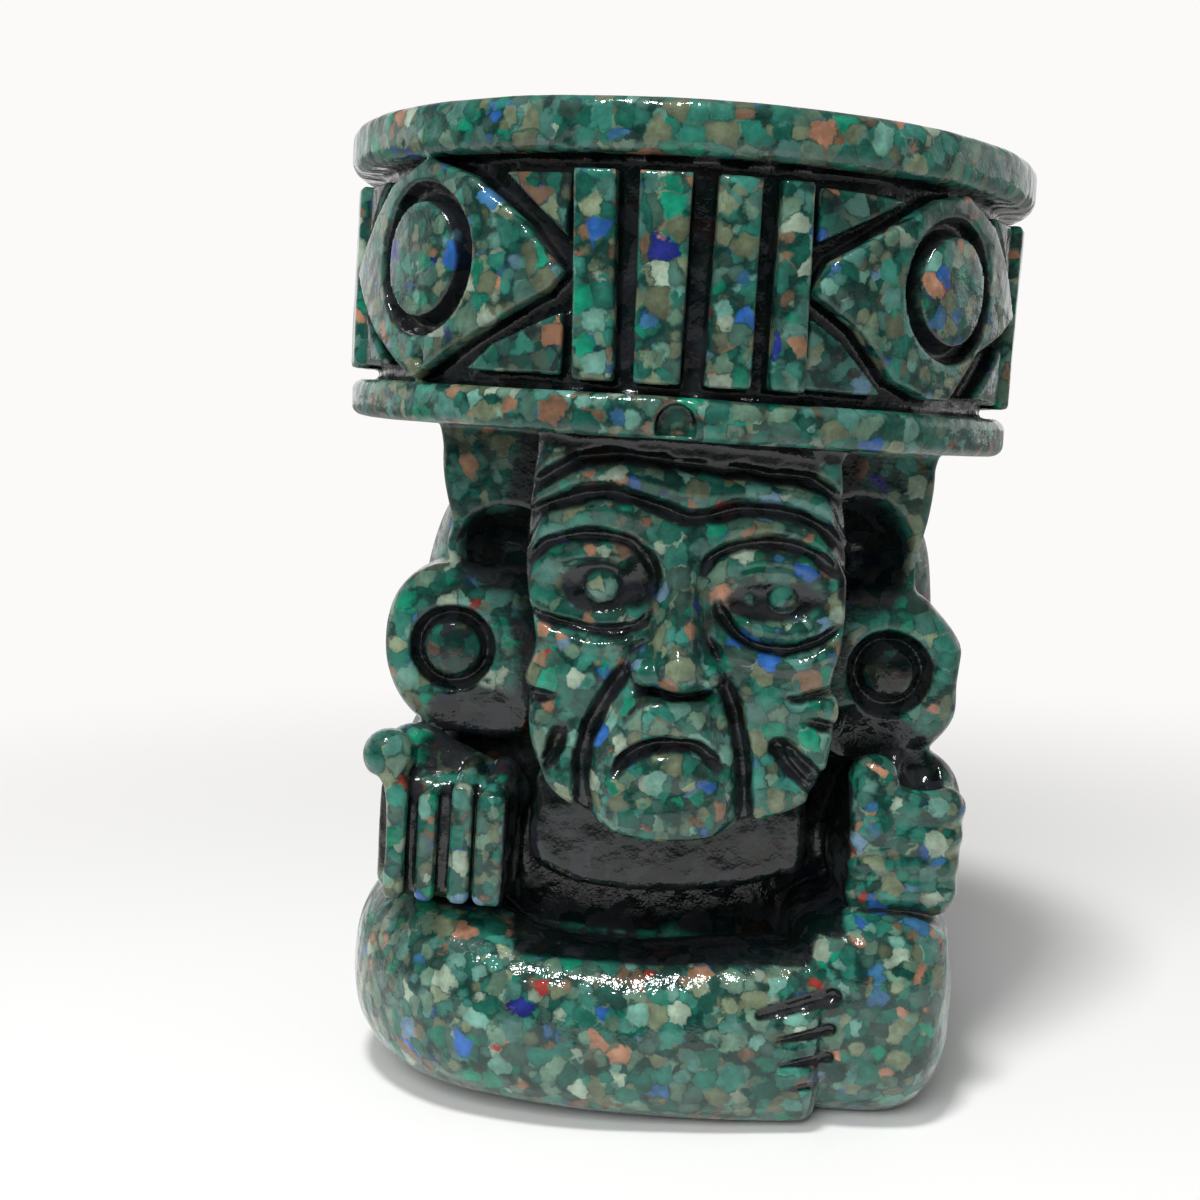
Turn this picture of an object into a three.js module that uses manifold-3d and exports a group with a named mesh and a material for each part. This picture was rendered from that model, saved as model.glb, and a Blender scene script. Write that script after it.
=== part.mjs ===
// Seated old fire god carrying a round brazier on the head.
// One small casting of crushed green and blue stone set in dark resin.
//
// Units are millimetres. The figure is modelled upright on its own axis: +X is the viewer's right,
// the face looks along -Y and +Z is up. The casting leans a little to +X on its ground underside,
// so every solid is leaned by one matrix and the underside is then cut flat at z = 0.

import * as THREE from 'three';
import { LoftGeometry } from 'three/addons/geometries/LoftGeometry.js';
import { mergeVertices } from 'three/addons/utils/BufferGeometryUtils.js';
import Module from 'manifold-3d';

const wasm = await Module();
wasm.setup();

const radians = THREE.MathUtils.degToRad;

// Whole figure
const LEAN = radians(3.7);
const ORIGIN = { x: 1.2, y: 1.6 };
const GROUND_DEPTH = 8;
const WORLD_SPAN = 90;

// Brazier: radii and heights on the figure's own axis
const BRAZIER = {
  x: -1.5,
  top: 75,
  rimRadius: 27.8,
  rimBottom: 71.3,
  footRadius: 27.0,
  footTop: 55.2,
  footBottom: 52.3,
  wallRadius: 25.0,
  padRadius: 27.1,
  edge: 0.9,
  segments: 48,
};
const BOWL = { mouthRadius: 22.6, floorRadius: 20.6, floorCorner: 2.4, depth: 9.0 };

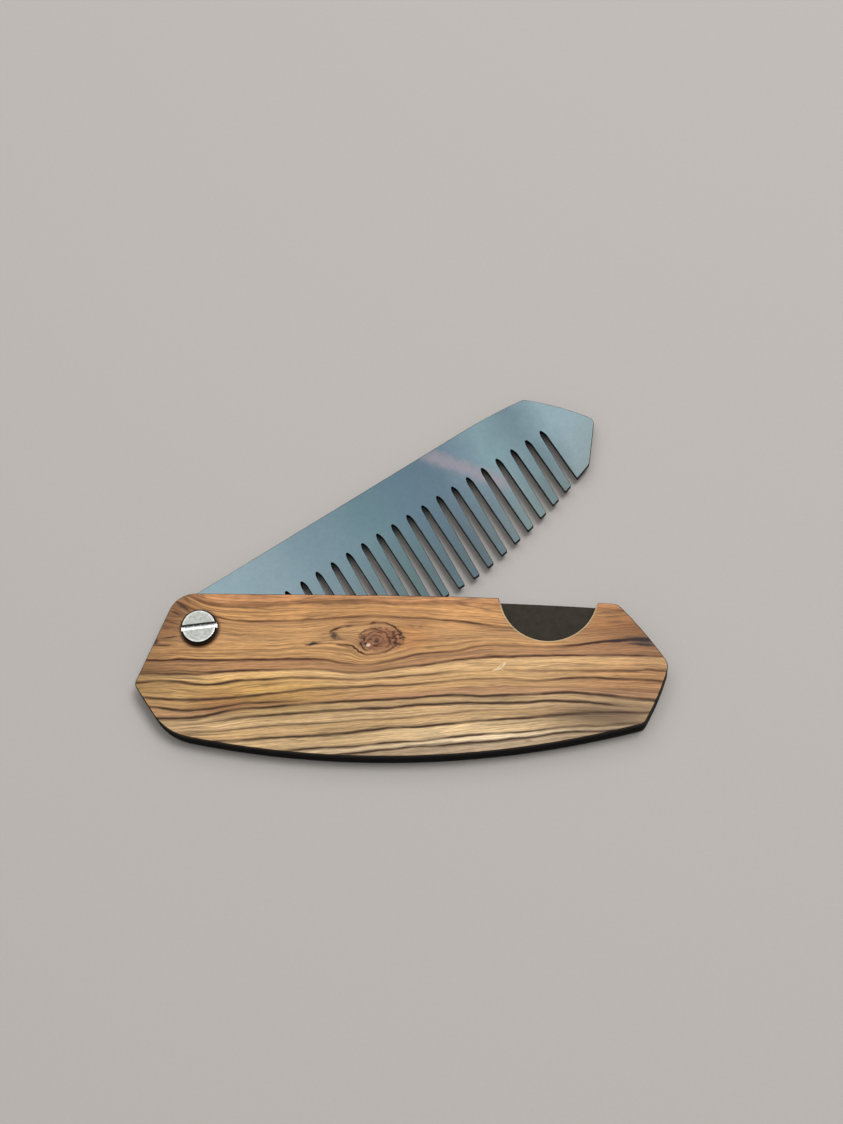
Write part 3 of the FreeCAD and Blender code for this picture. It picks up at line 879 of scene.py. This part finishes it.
def scorched_steel():
    """Laser-cut steel edge: black scale with fine upright ribs that catch a little light."""
    material, tree, shader = new_material(
        "scorched_steel", Metallic=0.6, Roughness=0.5, Specular_IOR_Level=0.2
    )
    ribs = laser_ribs(tree, add(tree, "ShaderNodeTexCoord", out="Object"))
    shade = add(tree, "ShaderNodeMapRange", {"Value": ribs, "To Min": 0.4, "To Max": 2.0})
    colour = add(
        tree, "ShaderNodeMix", {0: 1.0, 6: linear(BLADE_EDGE), 7: shade},
        out=2, data_type="RGBA", blend_type="MULTIPLY",
    )
    bump = add(
        tree, "ShaderNodeBump", {"Height": ribs, "Strength": 0.3, "Distance": EDGE_RIB_DEPTH_MM * MM}
    )
    connect(tree, shader, Base_Color=colour, Normal=bump)
    return material


blade = eased_copy("comb_blade", BLADE_EASE_MM)
split_by_side(blade, heat_tinted_steel(), scorched_steel())
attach(blade, "comb")
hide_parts("comb_blade")

# ---------------------------------------------------------------------------------------------
# Washers. Two thin bronze rings punched from sheet, one on each side of the blade, that keep it
# from rubbing on the scales.
BRONZE = "A8814F"
WASHER_RINGS_MM = 2.5


def punched_bronze():
    """Phosphor bronze sheet: warm, evenly rubbed, with fine rings worn in by the blade."""
    material, tree, shader = new_material("punched_bronze", Metallic=1.0)
    place = add(tree, "ShaderNodeTexCoord", out="Object")
    worn = add(
        tree, "ShaderNodeTexWave",
        {"Vector": place, "Scale": 1 / (WASHER_RINGS_MM * MM), "Distortion": 1.5},
        out="Fac", wave_type="RINGS", rings_direction="Z",
    )
    shade = add(tree, "ShaderNodeMapRange", {"Value": worn, "To Min": 0.85, "To Max": 1.1})
    colour = add(
        tree, "ShaderNodeMix", {0: 1.0, 6: linear(BRONZE), 7: shade},
        out=2, data_type="RGBA", blend_type="MULTIPLY",
    )
    gloss = add(tree, "ShaderNodeMapRange", {"Value": worn, "To Min": 0.28, "To Max": 0.42})
    connect(tree, shader, Base_Color=colour, Roughness=gloss)
    return material


bronze = punched_bronze()
finish_node("front_washer", bronze)
finish_node("back_washer", bronze)

# ---------------------------------------------------------------------------------------------
# Pivot. A slotted binding screw with a flat 8 mm head turns into a post whose head is let into
# the back scale. Both are turned steel, nickel plated, and the slot was sawn last.
SCREW_EASE_MM = 0.06
NICKEL = "A1A39E"
NICKEL_PAINTED_SHADE = "2A2825"
BARE_STEEL_AND_HIGHLIGHT = "F1F2EF"
TURNING_MM = 0.16
SCUFF_MM = (1.6, 0.1)
SCUFF_TURN = 0.9
GRIT_MM = 0.6
RIM_HIGHLIGHT_MM = (3.1, 3.6)  # the radii between which the head turns brighter, a painted highlight strongest at its rim
RIM_HIGHLIGHT_GAIN = 1.6
BARE_AND_HIGHLIGHT_MM = (0.1, 0.03)  # heights over the slot's floor between which the sawn metal and its painted highlight begin
PLATE_RELIEF_MM = 0.008


def plated_nickel(name, slot_level=None):
    """Nickel plate on turned steel: bright satin with faint turning rings, scuffs and speckle."""
    material, tree, shader = new_material(name, Metallic=1.0)
    place = add(tree, "ShaderNodeTexCoord", out="Object")
    rings = add(
        tree, "ShaderNodeTexWave",
        {"Vector": place, "Scale": 1 / (TURNING_MM * MM) / 20, "Distortion": 0.6, "Detail": 1.0},
        out="Fac", wave_type="RINGS", rings_direction="Z",
    )
    drawn = add(
        tree, "ShaderNodeMapping",
        {"Vector": place, "Rotation": (0.0, 0.0, SCUFF_TURN),
         "Scale": (1 / (SCUFF_MM[0] * MM), 1 / (SCUFF_MM[1] * MM), 0.0)},
    )
    scuffs = add(tree, "ShaderNodeTexNoise", {"Vector": drawn, "Scale": 1.0, "Detail": 2.0})
    grit = add(
        tree, "ShaderNodeTexNoise", {"Vector": place, "Scale": 1 / (GRIT_MM * MM), "Detail": 3.0}
    )
    wear = add(tree, "ShaderNodeMath", {0: scuffs, 1: grit}, operation="MULTIPLY")
    shade = add(
        tree, "ShaderNodeMapRange",
        {"Value": wear, "From Min": 0.16, "From Max": 0.36, "To Min": 0.73, "To Max": 1.15},
    )
    # Steep faces, the heads' chamfers and sides, take the darker colour: painted shade, a painted
    # reflection of the dim room round them.
    normal = add(tree, "ShaderNodeNewGeometry", out="Normal")
    rise = add(tree, "ShaderNodeSeparateXYZ", {0: normal}, out="Z")
    flatness = add(tree, "ShaderNodeMath", {0: rise}, operation="ABSOLUTE")
    painted_shade_mask = add(
        tree, "ShaderNodeMapRange", {"Value": flatness, "From Min": 0.9, "From Max": 0.985}
    )
    # Toward its rim the head is painted brighter: a painted highlight.
    around = add(
        tree, "ShaderNodeVectorMath", {0: place, 1: (1 / MM, 1 / MM, 0.0)}, operation="MULTIPLY"
    )
    out_mm = add(tree, "ShaderNodeVectorMath", {0: around}, out="Value", operation="LENGTH")
    rim_highlight = add(
        tree, "ShaderNodeMapRange",
        {"Value": out_mm, "From Min": RIM_HIGHLIGHT_MM[0], "From Max": RIM_HIGHLIGHT_MM[1], "To Min": 1.0,
         "To Max": RIM_HIGHLIGHT_GAIN},
    )
    shade = add(tree, "ShaderNodeMath", {0: shade, 1: rim_highlight}, operation="MULTIPLY")
    tone = add(
        tree, "ShaderNodeMix", {0: painted_shade_mask, 6: linear(NICKEL_PAINTED_SHADE), 7: linear(NICKEL)},
        out=2, data_type="RGBA",
    )
    # The saw cut through the plate, so the slot's floor is bare steel, painted brighter still as a
    # highlight.
    if slot_level is not None:
        height = add(tree, "ShaderNodeSeparateXYZ", {0: place}, out="Z")
        bare_and_highlight = add(
            tree, "ShaderNodeMapRange",
            {"Value": height, "From Min": slot_level + BARE_AND_HIGHLIGHT_MM[0] * MM,
             "From Max": slot_level + BARE_AND_HIGHLIGHT_MM[1] * MM},
        )
        bare_and_highlight = add(tree, "ShaderNodeMath", {0: bare_and_highlight, 1: painted_shade_mask}, operation="MULTIPLY")
        tone = add(
            tree, "ShaderNodeMix", {0: bare_and_highlight, 6: tone, 7: linear(BARE_STEEL_AND_HIGHLIGHT)},
            out=2, data_type="RGBA",
        )
    colour = add(
        tree, "ShaderNodeMix", {0: 1.0, 6: tone, 7: shade},
        out=2, data_type="RGBA", blend_type="MULTIPLY",
    )
    gloss = add(
        tree, "ShaderNodeMapRange",
        {"Value": wear, "From Min": 0.12, "From Max": 0.4, "To Min": 0.38, "To Max": 0.24},
    )
    relief = add(tree, "ShaderNodeMath", {0: rings, 1: scuffs}, operation="ADD")
    bump = add(
        tree, "ShaderNodeBump", {"Height": relief, "Strength": 0.15, "Distance": PLATE_RELIEF_MM * MM}
    )
    connect(tree, shader, Base_Color=colour, Roughness=gloss, Normal=bump)
    return material


post = eased_copy("pivot_post", SCREW_EASE_MM)
post.data.materials.append(plated_nickel("plated_nickel"))
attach(post, "handle")
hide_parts("pivot_post")

SLOT_DEPTH = 1.0 * MM
slot_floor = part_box("pivot_screw")[1].z - SLOT_DEPTH
screw = eased_copy("pivot_screw", SCREW_EASE_MM)
screw.data.materials.append(plated_nickel("plated_nickel_slotted", slot_floor))
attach(screw, "handle")
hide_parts("pivot_screw")
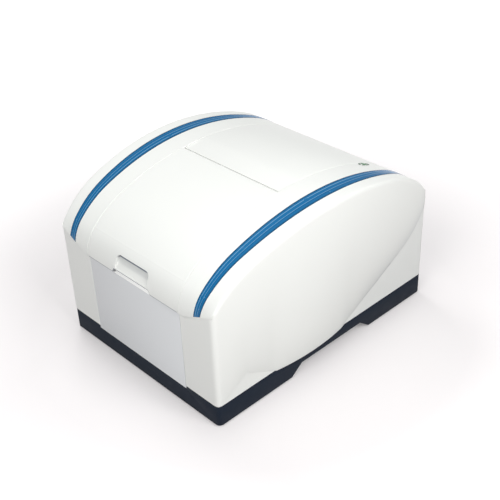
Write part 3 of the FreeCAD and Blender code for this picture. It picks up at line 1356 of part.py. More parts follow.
def make_inlet():
    """Power inlet with its socket and pins, the fuse drawer and the rocker switch."""
    middle = inlet_centre()
    wide = num("inlet_width")
    tall = num("inlet_tall")
    snug = num("snug")
    flange = Part.makeBox(wide, 2.5, tall, middle + Vector(-wide / 2, 0, -tall / 2))
    flange = flange.makeFillet(3, [edge for edge in flange.Edges if edge.BoundBox.YLength > 2])
    inner = 2 + snug
    body = Part.makeBox(wide - 2 * inner, 25, tall - 2 * inner, middle + Vector(inner - wide / 2, -25, inner - tall / 2))
    socket_low = middle + Vector(0, 0, -tall / 2 + 7)
    half = 12.1
    high = 16.2
    outline = [
        Vector(-half, 0, 0),
        Vector(half, 0, 0),
        Vector(half, 0, high - 5),
        Vector(half - 5, 0, high),
        Vector(5 - half, 0, high),
        Vector(-half, 0, high - 5),
    ]
    outline = [socket_low + Vector(p.x, 3, p.z) for p in outline]
    socket = Part.Face(Part.makePolygon(outline + outline[:1])).extrude(Vector(0, -18, 0))
    inlet = flange.fuse(body).cut(socket)
    for dx, dz in ((-7, 7), (7, 7), (0, 11)):
        pin = Part.makeBox(2, 13, 4, socket_low + Vector(dx - 1, -15, dz - 2))
        inlet = inlet.fuse(pin)
    drawer_low = middle + Vector(-12, -20, -1.5)
    inlet = inlet.cut(Part.makeBox(24, 24, 8, drawer_low))
    switch = middle + Vector(0, -2.4, 18)
    inlet = inlet.cut(Part.makeBox(20, 16, 14, switch + Vector(-10, -10, -7)))
    inlet = inlet.cut(rod(1.5 + num("running"), 24, switch - ACROSS * 12, ACROSS))
    solid("power_inlet", inlet.removeSplitter())
    drawer = Part.makeBox(24 - 4 * snug, 20, 8 - 4 * snug, drawer_low + Vector(2 * snug, 2, 2 * snug))
    lip = Part.makeBox(8, 1.5, 2, drawer_low + Vector(8, 21.4, 5.4))
    drawer = drawer.fuse(lip)
    drawer = drawer.cut(Part.makeBox(6, 12, 20, drawer_low + Vector(9, 4, -5)))
    solid("fuse_drawer", drawer.removeSplitter())
    profile = [(-5, -5.5), (3.6, -6.4), (5.2, -1), (5.2, 1), (3.6, 6.4), (-5, 5.5)]
    points = [Vector(-9.7, y, z) for y, z in profile]
    rocker = Part.Face(Part.makePolygon(points + points[:1])).extrude(Vector(19.4, 0, 0))
    rocker = rocker.fuse(rod(1.5, 23, Vector(-11.5, 0, 0), ACROSS))
    rocker.rotate(Vector(0, 0, 0), ACROSS, -7)
    rocker.translate(switch)
    solid("power_rocker", rocker.removeSplitter())


def make_ports():
    """Data port and push-in purge port on the rear panel."""
    x = num("port_across")
    z = SEAT + num("inlet_height")
    shell = Part.makeBox(12, 17.5, 10.8, Vector(x - 6, DEEP - 16.5, z - 5.4))
    cavity = Part.makeBox(8.6, 12, 7.8, Vector(x - 4.3, DEEP - 10, z - 3.9))
    tongue = Part.makeBox(5.4, 9, 2.8, Vector(x - 2.7, DEEP - 10.5, z - 1.4))
    rim = Part.makeBox(16, 1.2, 14.8, Vector(x - 8, DEEP, z - 7.4))
    rim = rim.cut(Part.makeBox(12, 4, 10.8, Vector(x - 6, DEEP - 1, z - 5.4)))
    solid("data_port", shell.cut(cavity).fuse([tongue, rim]).removeSplitter())
    port = new_body("purge_port")
    section = add_sketch(port, "XZ_Plane")
    bore = "(tube_radius + running)"
    stem = "(tube_radius + 1.9)"
    collar = "(tube_radius + 4.4)"
    polygon(section, [
        ("tube_radius - 0.8", "0 - shell_wall - 14"),
        (stem, "0 - shell_wall - 14"),
        (stem, "0 - shell_wall - 5"),
        (collar, "0 - shell_wall - 5"),
        (collar, "0 - shell_wall"),
        (stem, "0 - shell_wall"),
        (stem, 0),
        (collar, 0),
        (collar, "port_stand - 1.2"),
        (stem, "port_stand - 1.2"),
        (stem, "port_stand"),
        (bore, "port_stand"),
        (bore, "port_stand - tube_depth"),
        ("tube_radius - 0.8", "port_stand - tube_depth"),
    ])
    turned(port, section)
    place(port, "purge_across", HALF_DEEP, BASE_TOP + " + inlet_height", Rotation(Vector(1, 0, 0), -90))


def make_screws():
    """Screws that hold the rear panel and the fan."""
    screws = []
    shank = num("screw_radius")
    for x, z, length in screw_places():
        head = rod(2 * shank, 1.8, Vector(num(x), DEEP, num(z)), BACK)
        head = head.makeFillet(0.8, [head.Edges[0]] if head.Edges[0].CenterOfMass.y > DEEP + 1 else [head.Edges[2]])
        drive = rod(shank, 3, Vector(num(x), DEEP + 0.7, num(z)), BACK)
        screws.append(head.cut(drive).fuse(rod(shank, length, Vector(num(x), DEEP - length, num(z)), BACK)))
    solid("screws", Part.makeCompound(screws))


# Small trim


def make_status_lens():
    """Green lens of the status light in the right cheek."""
    lens = rod(num("lens_radius"), WALL + 1.6, Vector(0, 0, -WALL - 0.8), UP)
    rim = [edge for edge in lens.Edges if edge.CenterOfMass.z > 0.5]
    lens = lens.makeFillet(0.6, rim)
    lens.Placement = lens_frame()
    solid("status_lens", lens)


def make_latches():
    """Magnet strips on the deck beside the bay and the steel plates above them in the lid."""
    level = deck_level()
    under = -WALL - num("liner_gap + liner_wall")
    low = num("bay_half + seal_width / 2") + 1
    wide = num("latch_width")
    length = num("latch_length")
    start = num(BAY_FRONT + " + latch_back")
    near = start - 5
    far = start + length + 5
    magnets = []
    plates = []
    for side in (-1, 1):
        left = low if side > 0 else -low - wide
        strip = part_box(left, start, SEAT, wide, length, TOP)
        magnets.append(arch_layer(level + num("magnet_thick"), level, CENTRE, near, far, CHIN).common(strip))
        plates.append(arch_layer(under, under - num("latch_thick"), CENTRE, near, far, CHIN).common(strip))
    solid("latch_magnets", Part.makeCompound(magnets))
    solid("latch_plates", Part.makeCompound(plates))


# The whole machine


def make_all():
    """Make every sub-part."""
    make_cheeks()
    make_lid()
    make_lid_liner()
    make_lid_seal()
    make_hinge()
    make_top_cover()
    make_compartment_tub()
    make_windows()
    make_sample_holder()
    make_base_tray()
    make_feet()
    make_bench()
    make_front_panel()
    make_rear_panel()
    make_interferometer()
    make_mirrors()
    make_source()
    make_aperture_wheel()
    make_laser()
    make_detector()
    make_desiccant()
    make_electronics()
    make_fan()
    make_inlet()
    make_ports()
    make_screws()
    make_status_lens()
    make_latches()


def check_and_export():
    """Stop on any faulty object, then write one file for each sub-part."""
    doc.recompute()
    for item in doc.Objects:
        if "Invalid" in item.State or "Error" in item.State:
            raise RuntimeError(f"{item.Label} is in state {item.State}")
    for item in NODES:
        if item.Shape.isNull() or not item.Shape.isValid():
            raise RuntimeError(f"{item.Label} has no valid shape")
    os.makedirs("parts", exist_ok=True)
    for item in NODES:
        item.Shape.exportStep(f"parts/{item.Label}.step")


if __name__ == "__main__":
    make_all()
    check_and_export()
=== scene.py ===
"""Looks of a bench-top infrared spectrometer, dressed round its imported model.

Frame in metres: X to the right seen from the front, Y to the back, Z up, the origin on the bench
under the middle of the machine. Sizes of the forms are fields in millimetres and turn into metres
as meshes are made.
"""

import json
import logging
import math
from contextlib import contextmanager
from dataclasses import dataclass, field
from enum import Enum
from typing import Any, Callable, Iterator, Sequence

import bmesh
import bpy
import numpy as np
from mathutils import Matrix, Vector

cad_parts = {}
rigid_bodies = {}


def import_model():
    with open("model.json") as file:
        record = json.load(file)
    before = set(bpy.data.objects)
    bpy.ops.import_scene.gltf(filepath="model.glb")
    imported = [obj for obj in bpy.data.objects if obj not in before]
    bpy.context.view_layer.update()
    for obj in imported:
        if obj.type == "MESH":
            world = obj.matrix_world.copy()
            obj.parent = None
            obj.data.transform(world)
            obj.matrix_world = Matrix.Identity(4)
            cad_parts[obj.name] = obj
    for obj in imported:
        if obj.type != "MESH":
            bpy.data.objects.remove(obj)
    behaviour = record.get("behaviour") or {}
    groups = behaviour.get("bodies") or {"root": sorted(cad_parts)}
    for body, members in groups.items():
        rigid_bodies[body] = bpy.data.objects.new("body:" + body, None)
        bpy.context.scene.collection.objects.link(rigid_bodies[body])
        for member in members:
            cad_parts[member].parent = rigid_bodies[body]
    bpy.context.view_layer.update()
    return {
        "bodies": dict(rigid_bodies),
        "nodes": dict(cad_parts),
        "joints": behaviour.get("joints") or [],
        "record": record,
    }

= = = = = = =

EXERCISE: In the listing above, find the line with "make_compartment_tub()" and the line with "obj.data.transform(world)". Output those two lines and every line between them, exactly as written.

THE RESULT:
    make_compartment_tub()
    make_windows()
    make_sample_holder()
    make_base_tray()
    make_feet()
    make_bench()
    make_front_panel()
    make_rear_panel()
    make_interferometer()
    make_mirrors()
    make_source()
    make_aperture_wheel()
    make_laser()
    make_detector()
    make_desiccant()
    make_electronics()
    make_fan()
    make_inlet()
    make_ports()
    make_screws()
    make_status_lens()
    make_latches()


def check_and_export():
    """Stop on any faulty object, then write one file for each sub-part."""
    doc.recompute()
    for item in doc.Objects:
        if "Invalid" in item.State or "Error" in item.State:
            raise RuntimeError(f"{item.Label} is in state {item.State}")
    for item in NODES:
        if item.Shape.isNull() or not item.Shape.isValid():
            raise RuntimeError(f"{item.Label} has no valid shape")
    os.makedirs("parts", exist_ok=True)
    for item in NODES:
        item.Shape.exportStep(f"parts/{item.Label}.step")


if __name__ == "__main__":
    make_all()
    check_and_export()
=== scene.py ===
"""Looks of a bench-top infrared spectrometer, dressed round its imported model.

Frame in metres: X to the right seen from the front, Y to the back, Z up, the origin on the bench
under the middle of the machine. Sizes of the forms are fields in millimetres and turn into metres
as meshes are made.
"""

import json
import logging
import math
from contextlib import contextmanager
from dataclasses import dataclass, field
from enum import Enum
from typing import Any, Callable, Iterator, Sequence

import bmesh
import bpy
import numpy as np
from mathutils import Matrix, Vector

cad_parts = {}
rigid_bodies = {}


def import_model():
    with open("model.json") as file:
        record = json.load(file)
    before = set(bpy.data.objects)
    bpy.ops.import_scene.gltf(filepath="model.glb")
    imported = [obj for obj in bpy.data.objects if obj not in before]
    bpy.context.view_layer.update()
    for obj in imported:
        if obj.type == "MESH":
            world = obj.matrix_world.copy()
            obj.parent = None
            obj.data.transform(world)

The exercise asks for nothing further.